Count how many lines below contain the word "None", then give that number alone.

----- Task data -----

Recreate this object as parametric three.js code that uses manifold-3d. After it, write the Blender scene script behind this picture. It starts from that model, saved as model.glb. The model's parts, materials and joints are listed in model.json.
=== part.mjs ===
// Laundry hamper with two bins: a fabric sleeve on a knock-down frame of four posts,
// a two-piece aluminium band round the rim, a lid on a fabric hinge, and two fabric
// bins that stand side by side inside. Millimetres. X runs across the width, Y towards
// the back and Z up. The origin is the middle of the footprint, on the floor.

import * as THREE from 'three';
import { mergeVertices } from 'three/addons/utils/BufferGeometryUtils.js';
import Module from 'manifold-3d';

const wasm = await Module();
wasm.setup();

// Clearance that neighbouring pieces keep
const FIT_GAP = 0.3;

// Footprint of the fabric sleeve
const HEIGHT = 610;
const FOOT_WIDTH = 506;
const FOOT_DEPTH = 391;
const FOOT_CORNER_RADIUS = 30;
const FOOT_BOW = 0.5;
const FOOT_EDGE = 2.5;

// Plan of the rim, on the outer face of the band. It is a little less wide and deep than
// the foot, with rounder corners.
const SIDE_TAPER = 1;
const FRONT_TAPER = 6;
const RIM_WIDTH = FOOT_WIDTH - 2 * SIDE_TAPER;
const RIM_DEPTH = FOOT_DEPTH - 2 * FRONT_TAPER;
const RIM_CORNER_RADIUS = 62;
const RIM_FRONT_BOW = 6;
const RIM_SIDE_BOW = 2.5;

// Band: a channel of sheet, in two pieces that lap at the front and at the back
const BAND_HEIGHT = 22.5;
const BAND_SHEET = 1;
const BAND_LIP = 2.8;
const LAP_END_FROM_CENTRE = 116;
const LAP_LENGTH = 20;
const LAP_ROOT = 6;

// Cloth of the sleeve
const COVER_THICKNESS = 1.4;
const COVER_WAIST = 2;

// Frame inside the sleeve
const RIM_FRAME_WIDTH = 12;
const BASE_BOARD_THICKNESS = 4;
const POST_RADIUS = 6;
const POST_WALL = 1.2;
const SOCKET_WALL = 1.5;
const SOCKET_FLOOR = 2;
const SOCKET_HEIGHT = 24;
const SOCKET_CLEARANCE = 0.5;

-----
----- Task data -----

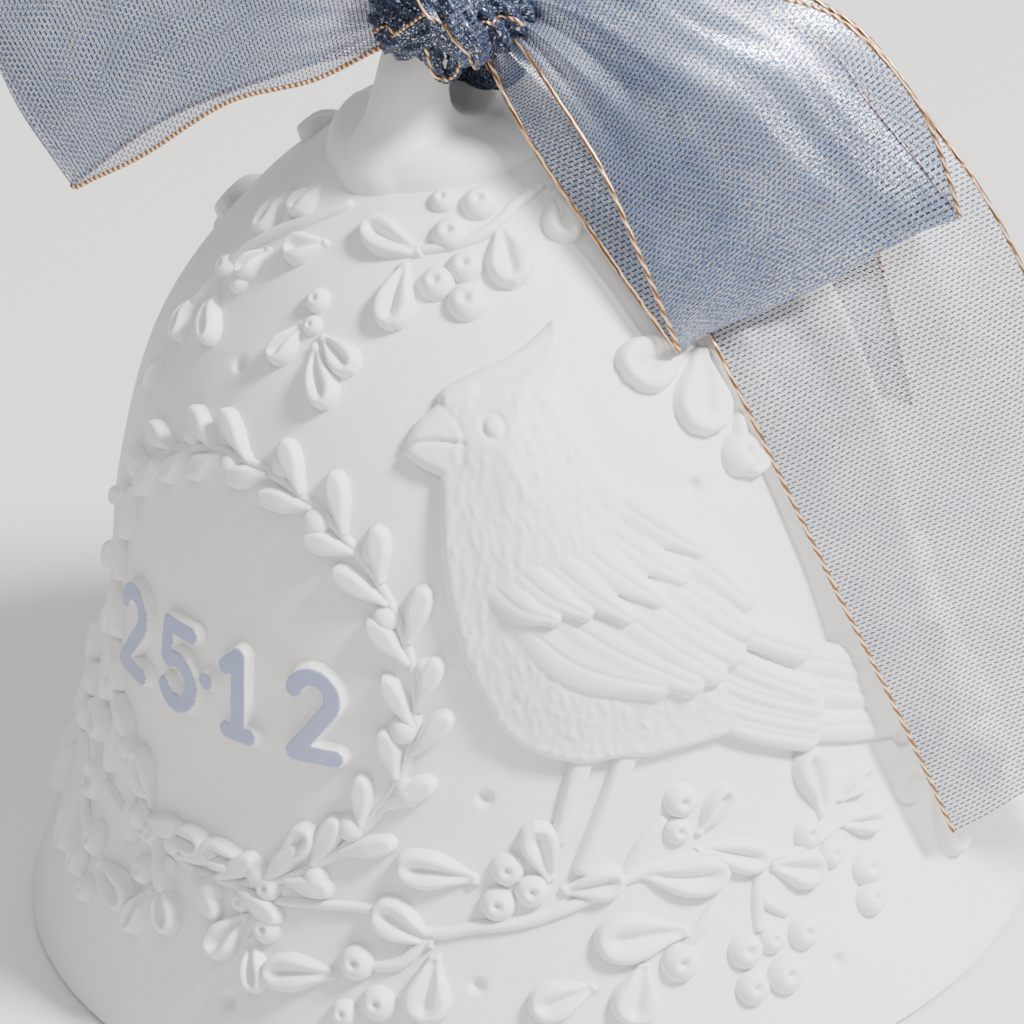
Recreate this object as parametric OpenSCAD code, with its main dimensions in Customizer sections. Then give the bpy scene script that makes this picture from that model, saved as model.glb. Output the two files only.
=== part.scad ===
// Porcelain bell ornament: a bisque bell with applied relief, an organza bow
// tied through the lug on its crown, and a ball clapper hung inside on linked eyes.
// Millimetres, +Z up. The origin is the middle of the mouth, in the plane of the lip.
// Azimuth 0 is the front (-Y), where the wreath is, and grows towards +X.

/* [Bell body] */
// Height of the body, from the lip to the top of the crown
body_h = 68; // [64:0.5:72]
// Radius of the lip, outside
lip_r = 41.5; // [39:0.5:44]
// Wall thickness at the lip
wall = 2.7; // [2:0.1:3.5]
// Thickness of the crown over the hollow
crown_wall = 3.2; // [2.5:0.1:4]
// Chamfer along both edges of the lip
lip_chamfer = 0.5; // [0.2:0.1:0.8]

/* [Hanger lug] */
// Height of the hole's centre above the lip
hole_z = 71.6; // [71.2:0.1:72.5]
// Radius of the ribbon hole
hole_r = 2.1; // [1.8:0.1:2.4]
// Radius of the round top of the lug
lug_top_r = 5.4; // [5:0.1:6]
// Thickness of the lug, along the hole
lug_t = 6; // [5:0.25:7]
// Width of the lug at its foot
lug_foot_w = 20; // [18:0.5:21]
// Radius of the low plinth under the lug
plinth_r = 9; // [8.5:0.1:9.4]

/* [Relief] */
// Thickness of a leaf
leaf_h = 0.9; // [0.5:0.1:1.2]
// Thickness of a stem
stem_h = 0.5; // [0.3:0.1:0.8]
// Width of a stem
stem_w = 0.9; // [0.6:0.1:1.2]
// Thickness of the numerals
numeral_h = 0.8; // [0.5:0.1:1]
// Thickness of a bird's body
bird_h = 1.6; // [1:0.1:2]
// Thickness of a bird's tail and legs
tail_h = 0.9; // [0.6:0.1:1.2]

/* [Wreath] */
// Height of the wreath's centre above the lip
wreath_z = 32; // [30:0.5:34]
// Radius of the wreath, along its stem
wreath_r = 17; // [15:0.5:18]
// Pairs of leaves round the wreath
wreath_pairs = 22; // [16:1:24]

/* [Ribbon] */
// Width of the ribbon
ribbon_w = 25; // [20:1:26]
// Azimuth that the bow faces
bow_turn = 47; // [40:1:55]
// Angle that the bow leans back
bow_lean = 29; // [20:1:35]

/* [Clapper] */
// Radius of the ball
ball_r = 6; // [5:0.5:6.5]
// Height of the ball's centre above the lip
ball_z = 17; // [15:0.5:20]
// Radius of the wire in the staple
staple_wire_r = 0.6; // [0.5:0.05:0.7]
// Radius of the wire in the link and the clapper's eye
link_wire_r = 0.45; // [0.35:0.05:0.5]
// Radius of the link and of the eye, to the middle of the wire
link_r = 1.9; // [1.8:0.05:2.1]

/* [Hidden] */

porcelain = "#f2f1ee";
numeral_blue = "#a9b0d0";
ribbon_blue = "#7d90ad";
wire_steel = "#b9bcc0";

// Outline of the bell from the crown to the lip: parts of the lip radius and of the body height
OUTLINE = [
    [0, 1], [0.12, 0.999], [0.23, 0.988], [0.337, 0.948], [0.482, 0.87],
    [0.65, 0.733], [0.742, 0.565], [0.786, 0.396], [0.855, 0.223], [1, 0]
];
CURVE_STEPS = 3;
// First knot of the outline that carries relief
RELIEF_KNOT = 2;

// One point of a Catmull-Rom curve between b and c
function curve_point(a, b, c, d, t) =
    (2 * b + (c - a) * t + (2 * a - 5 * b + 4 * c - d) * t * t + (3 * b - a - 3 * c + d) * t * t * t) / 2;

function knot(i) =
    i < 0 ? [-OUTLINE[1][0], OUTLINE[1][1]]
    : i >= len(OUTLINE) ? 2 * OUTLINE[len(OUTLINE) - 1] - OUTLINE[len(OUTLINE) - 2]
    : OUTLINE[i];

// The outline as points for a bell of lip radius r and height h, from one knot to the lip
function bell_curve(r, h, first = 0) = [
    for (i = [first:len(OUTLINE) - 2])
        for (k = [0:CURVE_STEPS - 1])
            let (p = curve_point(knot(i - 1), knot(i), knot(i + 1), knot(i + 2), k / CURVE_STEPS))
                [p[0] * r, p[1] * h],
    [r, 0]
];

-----
----- Task data -----

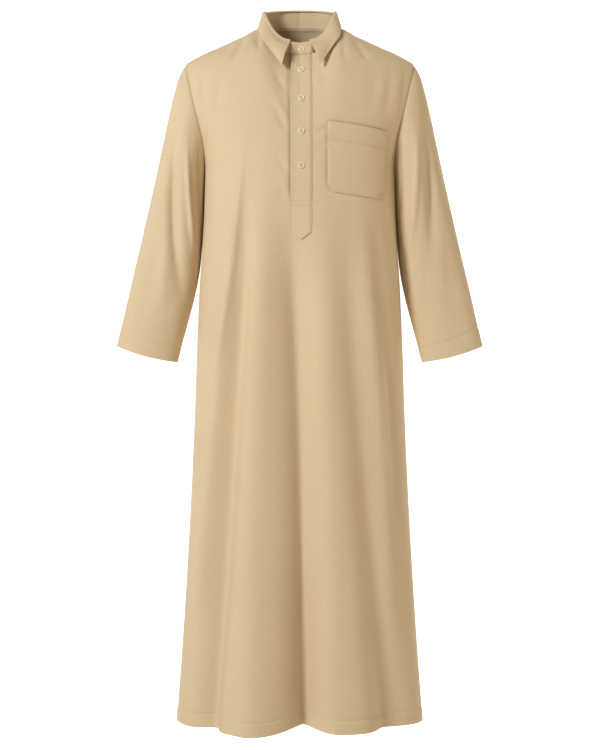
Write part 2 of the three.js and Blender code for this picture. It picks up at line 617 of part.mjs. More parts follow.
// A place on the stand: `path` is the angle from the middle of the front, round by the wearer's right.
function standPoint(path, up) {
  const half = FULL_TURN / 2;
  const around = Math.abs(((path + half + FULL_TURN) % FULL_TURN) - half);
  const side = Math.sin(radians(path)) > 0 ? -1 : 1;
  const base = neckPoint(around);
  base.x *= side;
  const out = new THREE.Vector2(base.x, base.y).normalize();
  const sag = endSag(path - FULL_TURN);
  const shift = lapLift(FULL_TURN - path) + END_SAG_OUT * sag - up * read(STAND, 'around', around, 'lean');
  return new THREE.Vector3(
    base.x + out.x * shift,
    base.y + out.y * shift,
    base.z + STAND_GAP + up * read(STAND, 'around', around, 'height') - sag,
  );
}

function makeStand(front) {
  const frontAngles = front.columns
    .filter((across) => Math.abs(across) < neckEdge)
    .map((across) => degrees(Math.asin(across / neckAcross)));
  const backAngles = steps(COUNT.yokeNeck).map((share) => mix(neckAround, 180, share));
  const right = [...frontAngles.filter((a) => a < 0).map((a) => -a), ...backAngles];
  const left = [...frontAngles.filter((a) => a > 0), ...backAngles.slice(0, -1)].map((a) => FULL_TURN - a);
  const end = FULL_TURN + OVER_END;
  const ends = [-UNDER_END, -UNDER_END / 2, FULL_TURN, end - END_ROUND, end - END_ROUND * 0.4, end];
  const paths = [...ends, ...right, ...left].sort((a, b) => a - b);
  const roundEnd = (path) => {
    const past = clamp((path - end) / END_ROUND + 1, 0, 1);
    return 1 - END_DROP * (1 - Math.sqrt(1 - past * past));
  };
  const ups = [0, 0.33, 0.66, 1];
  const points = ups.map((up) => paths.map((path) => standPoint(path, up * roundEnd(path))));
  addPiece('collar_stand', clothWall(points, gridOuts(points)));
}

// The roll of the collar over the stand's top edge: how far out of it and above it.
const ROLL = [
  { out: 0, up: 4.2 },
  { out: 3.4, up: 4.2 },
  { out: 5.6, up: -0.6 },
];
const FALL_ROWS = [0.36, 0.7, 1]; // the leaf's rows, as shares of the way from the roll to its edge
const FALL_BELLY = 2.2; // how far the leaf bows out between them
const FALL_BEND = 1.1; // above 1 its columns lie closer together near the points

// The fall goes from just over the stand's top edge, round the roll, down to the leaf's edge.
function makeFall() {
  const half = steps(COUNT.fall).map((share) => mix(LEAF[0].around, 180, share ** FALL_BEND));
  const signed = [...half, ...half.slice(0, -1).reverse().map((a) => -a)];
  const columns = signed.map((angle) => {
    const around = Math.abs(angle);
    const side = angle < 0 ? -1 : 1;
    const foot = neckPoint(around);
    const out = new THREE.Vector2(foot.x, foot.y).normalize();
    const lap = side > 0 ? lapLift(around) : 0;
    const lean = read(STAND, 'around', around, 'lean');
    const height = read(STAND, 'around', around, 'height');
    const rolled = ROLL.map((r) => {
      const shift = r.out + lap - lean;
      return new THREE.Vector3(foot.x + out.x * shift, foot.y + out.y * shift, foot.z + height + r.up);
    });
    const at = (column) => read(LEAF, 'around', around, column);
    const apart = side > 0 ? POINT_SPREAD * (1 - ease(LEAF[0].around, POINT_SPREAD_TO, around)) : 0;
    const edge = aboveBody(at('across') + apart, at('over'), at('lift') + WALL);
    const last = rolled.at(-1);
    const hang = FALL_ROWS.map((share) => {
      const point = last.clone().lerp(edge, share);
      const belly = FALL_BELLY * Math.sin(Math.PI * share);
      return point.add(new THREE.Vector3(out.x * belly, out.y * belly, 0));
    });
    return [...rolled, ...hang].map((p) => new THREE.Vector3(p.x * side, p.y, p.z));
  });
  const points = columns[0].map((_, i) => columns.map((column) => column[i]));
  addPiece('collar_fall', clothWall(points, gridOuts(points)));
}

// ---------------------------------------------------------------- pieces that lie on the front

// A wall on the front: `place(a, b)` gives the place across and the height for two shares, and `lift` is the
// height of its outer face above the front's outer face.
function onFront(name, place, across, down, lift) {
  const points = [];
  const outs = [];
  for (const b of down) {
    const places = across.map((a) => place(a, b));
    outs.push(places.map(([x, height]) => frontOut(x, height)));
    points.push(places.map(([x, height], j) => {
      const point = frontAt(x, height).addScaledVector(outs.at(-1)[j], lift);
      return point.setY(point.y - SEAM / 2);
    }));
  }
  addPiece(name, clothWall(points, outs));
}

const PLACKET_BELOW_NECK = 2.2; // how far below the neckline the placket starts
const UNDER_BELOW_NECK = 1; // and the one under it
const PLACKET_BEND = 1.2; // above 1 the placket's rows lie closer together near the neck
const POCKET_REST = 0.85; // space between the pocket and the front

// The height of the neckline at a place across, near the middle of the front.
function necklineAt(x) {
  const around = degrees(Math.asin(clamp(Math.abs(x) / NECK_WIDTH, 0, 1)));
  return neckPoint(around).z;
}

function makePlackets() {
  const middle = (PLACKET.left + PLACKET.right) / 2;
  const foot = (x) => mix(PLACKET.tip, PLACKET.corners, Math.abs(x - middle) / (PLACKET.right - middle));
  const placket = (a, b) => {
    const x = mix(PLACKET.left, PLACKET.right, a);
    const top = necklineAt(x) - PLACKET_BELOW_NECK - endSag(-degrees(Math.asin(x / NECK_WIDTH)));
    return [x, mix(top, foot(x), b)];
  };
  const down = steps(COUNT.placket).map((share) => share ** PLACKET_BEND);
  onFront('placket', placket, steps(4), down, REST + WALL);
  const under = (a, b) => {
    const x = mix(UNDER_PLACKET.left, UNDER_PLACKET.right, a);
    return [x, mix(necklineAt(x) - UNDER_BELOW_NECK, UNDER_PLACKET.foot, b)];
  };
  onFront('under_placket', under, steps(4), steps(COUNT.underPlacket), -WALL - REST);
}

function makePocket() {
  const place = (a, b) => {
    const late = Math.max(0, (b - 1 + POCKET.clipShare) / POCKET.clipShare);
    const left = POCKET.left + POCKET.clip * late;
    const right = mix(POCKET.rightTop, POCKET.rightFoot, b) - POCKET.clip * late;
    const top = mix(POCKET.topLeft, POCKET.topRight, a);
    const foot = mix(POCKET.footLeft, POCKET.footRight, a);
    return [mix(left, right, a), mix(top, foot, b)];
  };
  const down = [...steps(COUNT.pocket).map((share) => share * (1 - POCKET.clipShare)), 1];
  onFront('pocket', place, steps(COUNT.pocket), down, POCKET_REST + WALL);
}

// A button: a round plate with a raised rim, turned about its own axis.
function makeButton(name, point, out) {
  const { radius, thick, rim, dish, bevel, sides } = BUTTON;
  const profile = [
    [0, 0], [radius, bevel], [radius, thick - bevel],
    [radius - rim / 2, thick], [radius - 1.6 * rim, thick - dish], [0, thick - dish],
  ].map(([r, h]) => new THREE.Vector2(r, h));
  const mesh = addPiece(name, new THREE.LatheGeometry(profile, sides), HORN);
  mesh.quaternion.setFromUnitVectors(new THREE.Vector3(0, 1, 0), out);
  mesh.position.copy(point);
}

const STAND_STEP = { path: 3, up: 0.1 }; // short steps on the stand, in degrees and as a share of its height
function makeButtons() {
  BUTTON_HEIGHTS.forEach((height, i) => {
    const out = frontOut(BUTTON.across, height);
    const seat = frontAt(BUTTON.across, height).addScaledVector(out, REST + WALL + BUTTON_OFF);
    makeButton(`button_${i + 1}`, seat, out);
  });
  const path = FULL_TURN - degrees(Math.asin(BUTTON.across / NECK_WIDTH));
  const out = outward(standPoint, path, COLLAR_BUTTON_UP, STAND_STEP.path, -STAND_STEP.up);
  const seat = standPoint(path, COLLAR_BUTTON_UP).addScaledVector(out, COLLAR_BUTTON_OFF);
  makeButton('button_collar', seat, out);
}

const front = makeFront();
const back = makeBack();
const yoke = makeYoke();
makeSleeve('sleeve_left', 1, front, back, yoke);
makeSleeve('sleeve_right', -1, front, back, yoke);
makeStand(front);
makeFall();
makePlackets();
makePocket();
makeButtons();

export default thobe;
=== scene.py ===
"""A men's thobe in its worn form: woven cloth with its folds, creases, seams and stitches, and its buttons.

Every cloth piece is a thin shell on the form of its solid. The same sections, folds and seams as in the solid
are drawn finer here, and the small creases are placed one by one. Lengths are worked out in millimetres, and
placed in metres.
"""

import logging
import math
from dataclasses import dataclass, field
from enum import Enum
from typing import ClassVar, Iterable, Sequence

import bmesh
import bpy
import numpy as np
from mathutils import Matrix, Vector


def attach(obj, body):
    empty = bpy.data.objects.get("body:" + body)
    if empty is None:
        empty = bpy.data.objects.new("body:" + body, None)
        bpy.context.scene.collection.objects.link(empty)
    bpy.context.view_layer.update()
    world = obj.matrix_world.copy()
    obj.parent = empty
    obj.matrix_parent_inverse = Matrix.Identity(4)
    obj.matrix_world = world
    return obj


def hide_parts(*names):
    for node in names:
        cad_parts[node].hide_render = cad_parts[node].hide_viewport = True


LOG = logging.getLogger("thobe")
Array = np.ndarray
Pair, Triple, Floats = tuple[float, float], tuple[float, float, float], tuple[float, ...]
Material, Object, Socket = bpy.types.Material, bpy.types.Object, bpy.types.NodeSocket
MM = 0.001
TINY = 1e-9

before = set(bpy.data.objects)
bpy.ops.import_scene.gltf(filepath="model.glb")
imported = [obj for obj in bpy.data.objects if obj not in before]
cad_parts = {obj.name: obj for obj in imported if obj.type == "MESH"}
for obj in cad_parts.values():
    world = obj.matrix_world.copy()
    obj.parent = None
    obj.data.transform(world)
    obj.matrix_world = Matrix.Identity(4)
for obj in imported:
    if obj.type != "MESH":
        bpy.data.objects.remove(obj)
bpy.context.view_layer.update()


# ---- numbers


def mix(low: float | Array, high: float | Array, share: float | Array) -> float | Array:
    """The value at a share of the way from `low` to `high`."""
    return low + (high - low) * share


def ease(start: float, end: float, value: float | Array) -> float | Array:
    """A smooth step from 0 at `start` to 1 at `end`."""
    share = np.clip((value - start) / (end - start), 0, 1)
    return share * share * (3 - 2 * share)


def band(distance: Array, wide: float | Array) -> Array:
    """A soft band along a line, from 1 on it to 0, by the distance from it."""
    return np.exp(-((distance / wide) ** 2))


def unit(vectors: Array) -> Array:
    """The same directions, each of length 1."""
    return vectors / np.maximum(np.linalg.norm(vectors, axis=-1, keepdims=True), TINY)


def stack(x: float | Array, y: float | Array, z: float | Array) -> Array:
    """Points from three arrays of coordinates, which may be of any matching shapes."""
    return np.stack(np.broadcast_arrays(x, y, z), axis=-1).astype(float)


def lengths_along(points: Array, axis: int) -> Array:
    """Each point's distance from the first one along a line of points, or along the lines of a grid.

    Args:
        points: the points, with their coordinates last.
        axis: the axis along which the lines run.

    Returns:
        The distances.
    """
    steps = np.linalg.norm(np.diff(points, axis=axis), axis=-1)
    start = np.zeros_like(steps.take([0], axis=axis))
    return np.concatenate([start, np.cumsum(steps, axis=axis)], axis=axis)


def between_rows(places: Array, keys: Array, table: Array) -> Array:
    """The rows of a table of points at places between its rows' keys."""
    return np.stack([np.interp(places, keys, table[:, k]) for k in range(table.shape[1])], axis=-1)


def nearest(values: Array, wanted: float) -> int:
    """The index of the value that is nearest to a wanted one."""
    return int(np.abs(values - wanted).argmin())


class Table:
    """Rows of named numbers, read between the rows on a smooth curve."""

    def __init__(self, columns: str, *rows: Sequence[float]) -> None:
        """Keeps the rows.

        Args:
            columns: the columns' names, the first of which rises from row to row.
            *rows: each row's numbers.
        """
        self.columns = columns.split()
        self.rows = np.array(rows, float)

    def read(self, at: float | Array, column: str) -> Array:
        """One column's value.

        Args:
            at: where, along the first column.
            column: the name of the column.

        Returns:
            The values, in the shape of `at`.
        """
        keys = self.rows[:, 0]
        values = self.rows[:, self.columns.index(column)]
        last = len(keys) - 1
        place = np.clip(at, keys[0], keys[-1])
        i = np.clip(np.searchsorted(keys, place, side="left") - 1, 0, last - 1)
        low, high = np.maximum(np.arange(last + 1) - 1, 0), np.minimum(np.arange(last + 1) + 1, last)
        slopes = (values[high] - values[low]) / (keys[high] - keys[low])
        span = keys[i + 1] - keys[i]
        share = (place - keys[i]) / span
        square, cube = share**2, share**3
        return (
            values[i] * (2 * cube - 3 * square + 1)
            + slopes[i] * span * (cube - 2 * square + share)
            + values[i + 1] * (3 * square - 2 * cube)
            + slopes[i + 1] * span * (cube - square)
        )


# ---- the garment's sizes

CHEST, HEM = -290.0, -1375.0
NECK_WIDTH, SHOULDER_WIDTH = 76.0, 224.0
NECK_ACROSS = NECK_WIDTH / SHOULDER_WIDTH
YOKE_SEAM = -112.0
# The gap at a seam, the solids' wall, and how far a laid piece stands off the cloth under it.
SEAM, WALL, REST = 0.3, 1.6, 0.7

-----

Output for this exercise. 4